Audrey Tilve, Euronews: Quer dizer?

Massimo D’ Alema, Presidente da Fundação Europeia de Estudos Progressistas: “Precisamos de uma garantia europeia sobre a dívida. O que não quer dizer que cada país deva pagar esta dívida, mas a força europeia pode fazer baixar as taxas de juro e libertar recursos para o crescimento em vez de dar dinheiro à especulação financeira.”

Audrey Tilve, Euronews: É algo que não se poderá concretizar enquanto Angela Merkel estiver no poder.

Massimo D’ Alema, Presidente da Fundação Europeia de Estudos Progressistas: “Sim. Penso que Angela Merkel desempenhou um papel bastante negativo para a Europa. Devo dizê-lo sinceramente. Representa um pouco uma Europa egoísta em tempo de crise.”

Audrey Tilve, Euronews: Há um ano 63 pessoas que fugiam da Líbia morreram à fome e à sede num barco à deriva porque ninguém as socorreu. Itália sabia e não fez nada. É pelo menos o que diz um relatório do Conselho da Europa que coloca também em causa a NATO. Como é possível deixar pessoas a morrer no mar, por não querer recebe-las em terra?

Massimo D’ Alema, Presidente da Fundação Europeia de Estudos Progressistas: “Penso, mas já o disse na altura, que a política de imigração do Governo de Silvio Berlusconi representou verdadeiramente uma página negra da nossa história. E também o acordo entre Itália e o regime de Muammar Kadhafi do reenvio de clandestinos. Mas o problema é que antes de os reenviar, é preciso controlar se há refugiados que tem o direito de ser acolhidos.”

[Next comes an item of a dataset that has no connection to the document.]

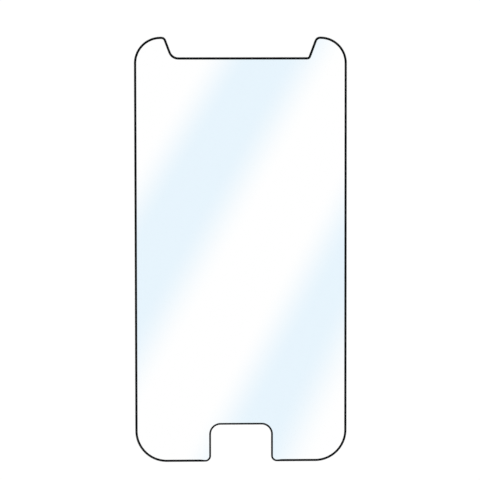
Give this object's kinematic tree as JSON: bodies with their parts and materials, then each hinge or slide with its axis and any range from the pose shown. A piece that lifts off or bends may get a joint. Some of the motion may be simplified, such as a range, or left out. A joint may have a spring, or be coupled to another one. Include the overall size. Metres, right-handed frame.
{
  "type": "phone screen protector",
  "caption": "Flat sheet of toughened glass with rounded corners, a cut-out between two ears for an earpiece and a notch for a home button.",
  "frame": {"origin": "centre of the adhesive side, on the surface that the sheet lies on", "axes": "+Z out of the outer face, +Y towards the ears and the earpiece cut-out, +X to the right as seen from above"},
  "size_m": [0.066, 0.1324, 0.0003],
  "materials": {
    "clear_glass": "polished and coated face, ground and darkened rim"
  },
  "bodies": {
    "root": {"glass": "clear_glass"}
  },
  "joints": []
}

Audrey Tilve, Euronews: De maneira geral, haverá uma dissonância cada vez mais flagrante entre o discurso da Europa, os valores europeus, e a forma como o velho continente trata os migrantes, os que pedem asilo. A Itália está na linha da frente. Há ou não uma contradição?

Massimo D’ Alema, Presidente da Fundação Europeia de Estudos Progressistas: “Estou de acordo. E nós precisamos de imigrantes, porque se queremos manter um equilíbrio entre os jovens e as pessoas que estão em idade de reforma, precisamos de imigrantes nos próximos anos. A própria Comissão Europeia disse-nos que nos próximos 15 anos precisaremos de cerca de 30 milhões de imigrantes. Penso que seria melhor haver uma política europeia de imigração, que não temos. Falou de Itália, mas posso dizer que a responsabilidade é de Malta. Não acolheram quem quer que fosse. Quando há um barco, a única coisa que fazem é indicar a rota rumo a Itália.”